Waste Management Crisis: Urban centers across Punjab are grappling with inefficient waste collection, processing, and disposal systems. The increasing volume of municipal solid waste, coupled with inadequate infrastructure, has created environmental and public health concerns that local bodies are finding difficult to address comprehensively.

Water Resource Strain: Water scarcity has emerged as a pressing concern as urban demand outpaces sustainable supply. Groundwater depletion, inefficient distribution networks, and contamination issues are compounding the challenge, revealing governance gaps in water resource management and conservation strategies.

Basic Service Deficiencies: From sanitation and drainage to public transportation and healthcare infrastructure, urban local bodies face mounting challenges in delivering essential services to growing populations. The institutional capacity to plan, implement, and maintain these services has not kept pace with urban expansion.

The Governance-Development Disconnect

The fundamental challenge lies in the disconnect between urban growth trajectories and governance frameworks.
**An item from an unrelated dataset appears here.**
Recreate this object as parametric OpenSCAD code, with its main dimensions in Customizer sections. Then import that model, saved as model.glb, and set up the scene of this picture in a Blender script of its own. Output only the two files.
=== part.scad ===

As towns expand and consumption patterns change, existing administrative structures and policy approaches are proving inadequate. This governance-development gap is creating systemic vulnerabilities that threaten both current urban functionality and future sustainable development prospects.

The situation demands urgent attention to institutional strengthening, policy innovation, and capacity building within urban governance systems. Without addressing these foundational governance gaps, Punjab risks compromising both the quality of urban life and the sustainability of its urban growth trajectory.